2.4. Data Reconstruction Method

On inspecting the in situ vertical time series profiles of water temperature (WTMP), salinity (SAL), and current velocities (CS), WTMP and SAL had 5% missingness, while large contiguous segments of data were found missing in CS, which roughly comprised 20% of the entire series (Figure 3). Although studies have shown that some statistical methods can credibly impute datasets having up to 30% missingness [35], such methods do not consider the temporal correlations (lagged dependencies), or seasonal patterns required to model a time series. In such cases, autoregressive time series models could be used for the reconstruction. Nevertheless, those parametric models depend on the estimation of the lag, difference, and the size of the moving average window parameters that are not updated (or skipped) for the missing portions [36,37], and, hence, are not suitable for complex multivariate data. Therefore, hybrid models or data-driven algorithms are used as tools to reconstruct and analyze incomplete time series [38]. Here, we have compared the time series reconstruction efficacies of two boosted tree-based models, the Gradient Boosting Regressor (GBR) and the Extreme Gradient Boosting (XGBoost) algorithms.

2.4.1. Model Description

The GBR is a machine learning algorithm that performs supervised classification and regression tasks. It is a tree-based model; however, unlike the Random Forest (RF) algorithm, which is built on completely random subsets of data and features, the GBR trains multiple models in a gradual, additive, and sequential manner by putting more weight on instances with wrong predictions and high errors. Thus, the learning is focused on improving the predictability for the instances that are hard to predict, and by stochastically training each tree ensemble on a different subset of the training sample, the model generalizability tends to improve. Since the GBR works on the gradient descent optimization procedure, the hyperparameters include learning rate (the step size for descending the gradient), shrinkage (reduction of the learning rate), and loss function (MSE), in addition to the hypermeters used for RF modeling, like the number of trees per ensemble, the number of observations in each leaf, tree complexity and depth, etc. Despite being largely implemented for very high predictive accuracy [39,40], the GBR at times suffers from over-fitting; hence, its more regularized variant, the XGBoost algorithm, is sometimes preferred due to its better performance and generalizability [41]. In XGB, the regularization term controls the complexity of the model, which helps us to avoid overfitting [42].

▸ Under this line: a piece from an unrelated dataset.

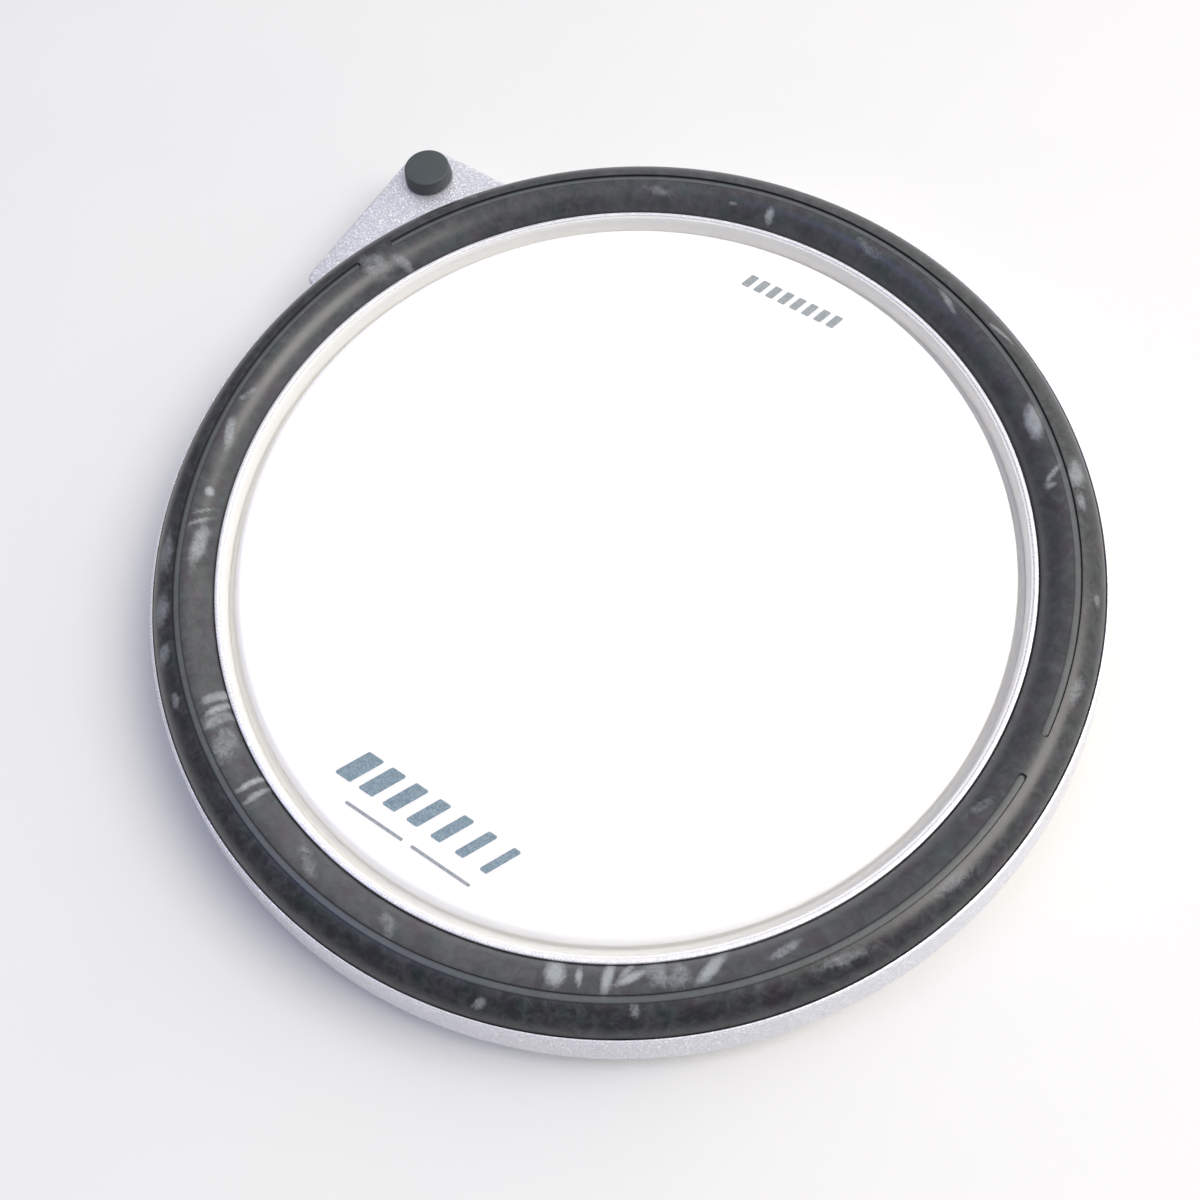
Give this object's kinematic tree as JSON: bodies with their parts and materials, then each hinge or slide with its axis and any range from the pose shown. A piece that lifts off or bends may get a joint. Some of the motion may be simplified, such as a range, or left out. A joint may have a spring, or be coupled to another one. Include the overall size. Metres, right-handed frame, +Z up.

2.4.2. Model Training and Evaluation

Since the air–sea interaction at the surface drives the near-surface (and subsurface) gradients in WTMP, SAL, and CS, the reconstruction procedure also required predicting the outcome variable for a given depth level as a function of its patterns in the layers above it. Therefore, using the GBR and XGBoost as the baseline regressors, two separate regressor-chain models were executed (and compared) for reconstructing each variable’s vertical profiles. A regressor chain is an extension of a multi-output regression model, where a sequence of dependent models is developed to match the number of outcome variables to be predicted (Figure 4). The prediction from the first model is taken as part of the input to the second model, and the process of output-to-input dependency repeats along the chain of models [43].

There were 19 distinct outcome variables (corresponding to the 19 depth levels) for each predicted feature, while the same set of surface variables was used as the input for each of the 6 regressor chains. In the current speed time series, all the observations between 10 March–20 April 2020 were found missing across all the depth levels from 3 m to 20 m. Therefore, the remaining portion of the multivariate time series was used for predictive analyses. Before model training, the input and the output feature sets were separately normalized between 0 and 1, and through 5-fold (without shuffling) cross-validation, the hyperparameters of the regressor chains were fine-tuned. The same procedure was followed for modeling the regressor chains for WTMP and SAL attributes as well, and for each attribute, the last 7 days of data were used for testing the model performance. Across all the models, the loss function was Mean Squared Error (MSE), the number of trees—500, maximum depth—10, learning rate—0.1, shrinkage—0.3, and the remaining hyperparameters were set to their defaults in the ensemble learning and XGBoost Python (version, 3.9.10) modules. Thus, the chained regressions resulted in 19 complete time series for CS, WTMP, and SAL features, and the test predictions were evaluated using the metrics, Mean Absolute Percentage Error (MAPE, Equation (1)), and Root Mean Squared Error (RMSE, Equation (2)).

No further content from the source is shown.